Accounts and other receivables, net is primarily comprised of receivables from franchisees, tenants and credit card processors. Franchisee receivables
primarily include rents, royalties, and marketing fees associated with lease and franchise agreements. Tenant receivables relate to subleased properties where
we are on the master lease agreement. We accrue interest on notes receivable based on the contractual terms. The allowance for doubtful accounts is based on
historical experience and a review of existing receivables. Changes in accounts and other receivables are classified as an operating activity in the
consolidated statements of cash flows.
Inventories consist principally of food, packaging and supplies, and are valued at the lower of cost or market on a first-in, first-out basis. Changes in
inventories are classified as an operating activity in the consolidated statements of cash flows.
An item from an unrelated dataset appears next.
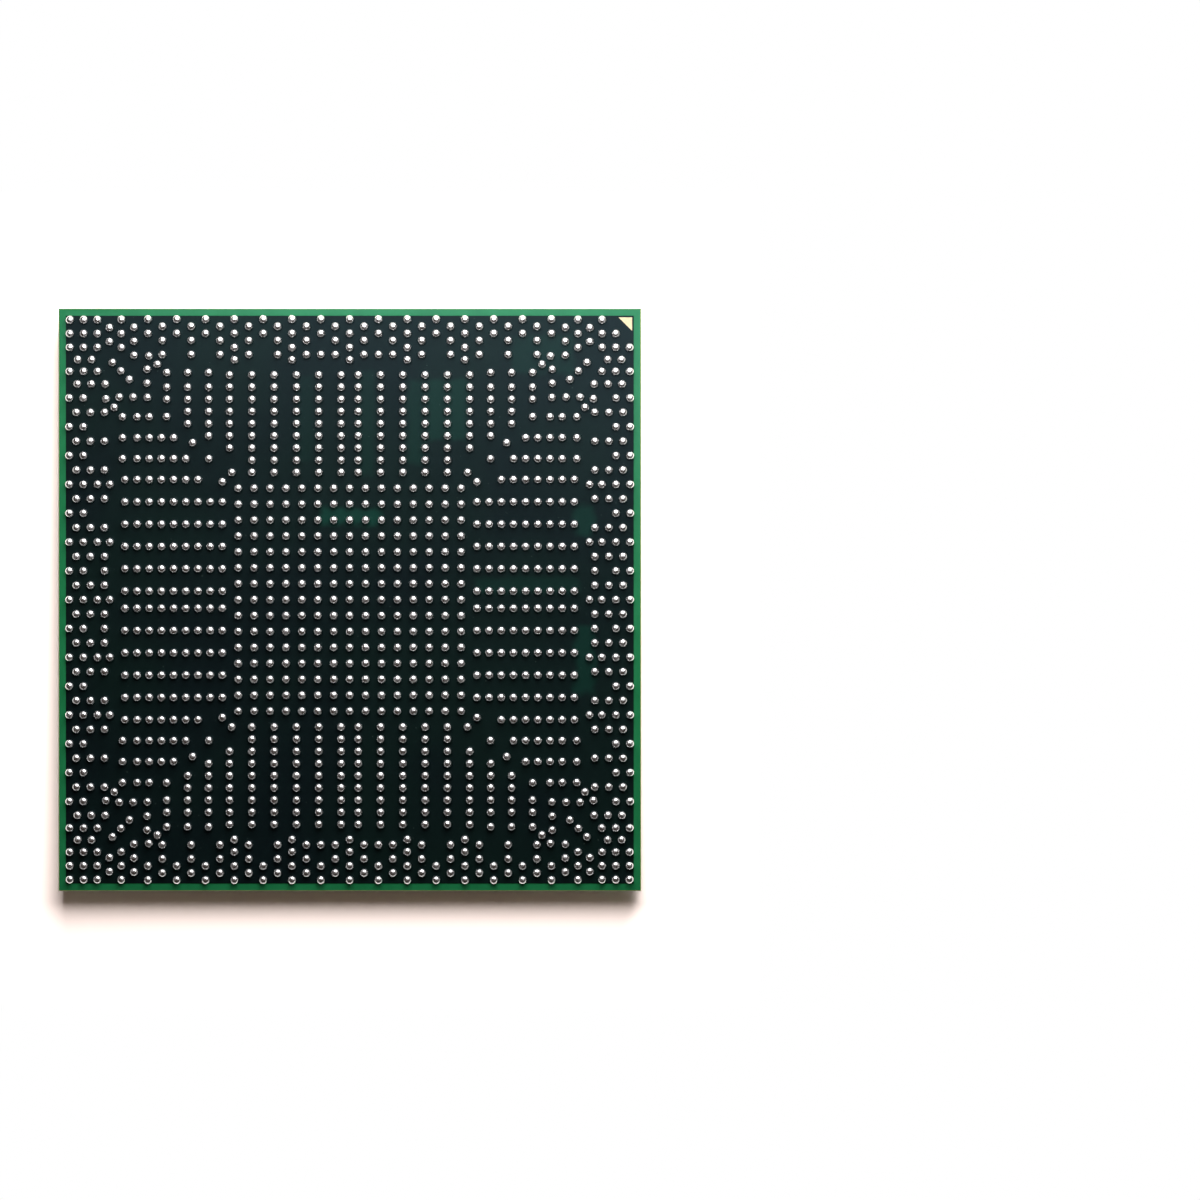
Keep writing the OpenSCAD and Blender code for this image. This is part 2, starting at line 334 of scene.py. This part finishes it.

Assets held for sale typically represent the costs for new sites and existing sites that we plan to sell and lease back within the next year. Gains or losses
realized on sale-leaseback transactions are deferred and amortized to income over the lease terms. If the determination is made that we no longer expect to sell
an asset within the next year, the asset is reclassified out of assets held for sale. Assets held for sale also periodically includes the net book value of property
and/or equipment we plan to sell within the next year. Assets held for sale consisted of the following at each fiscal year-end (in thousands):


Assets held for sale and leaseback
$ 15,216
$ 3,477
Other property and equipment held for sale
300
1,289
Assets held for sale
$ 15,516
$ 4,766
Property and equipment, net Expenditures for new facilities and equipment, and those that substantially increase the useful lives of the property, are
capitalized. Facilities leased under capital leases are stated at the present value of minimum lease payments at the beginning of the lease term, not to exceed
fair value. Maintenance and repairs are expensed as incurred. When property and equipment are retired or otherwise disposed of, the related cost and
accumulated depreciation are removed from the accounts, and gains or losses on the dispositions are reflected in results of operations.
Buildings, equipment and leasehold improvements are generally depreciated using the straight-line method based on the estimated useful lives of the assets,
over the initial lease term for certain assets acquired in conjunction with the lease commencement for leased properties, or the remaining lease term for certain
assets acquired after the commencement of the lease for leased properties. In certain situations, one or more option periods may be used in determining the
depreciable life of assets related to leased properties if we deem that an economic penalty would be incurred otherwise. In either circumstance, our policy
requires lease term consistency when calculating the depreciation period, in classifying the lease and in computing straight-line rent expense. Building,
leasehold improvement assets and equipment are assigned lives that range from 2 to 35 years. Depreciation expense related to property and equipment was
$88.8 million, $90.7 million and $92.0 million in 2015, 2014, and 2013, respectively.
Impairment of long-lived assets — We evaluate our long-lived assets, such as property and equipment, for impairment on an annual basis or whenever events
or changes in circumstances indicate that their carrying value may not be recoverable. This review generally includes a restaurant-level analysis, except when
we are actively selling a group of restaurants in which case we perform our impairment evaluations at the group level. Impairment evaluations for individual
restaurants take into consideration a restaurants operating cash flows, the period of time since a restaurant has been opened or remodeled, refranchising
expectations, and the maturity of the related market. Impairment evaluations for a group of restaurants take into consideration the groups expected future
cash flows and sales proceeds from bids received, if any, or fair market value based on, among other considerations, the specific sales and cash flows of those
restaurants. If the assets of a restaurant or group of restaurants subject to our impairment evaluation are not recoverable based upon the forecasted,
undiscounted cash flows, we recognize an impairment loss by the amount which the carrying value of the assets exceeds fair value. Long-lived assets that
meet the held for sale criteria, which excludes assets intended to be sold and leased back, are held for sale and reported at the lower of their carrying value or
fair value, less estimated costs to sell.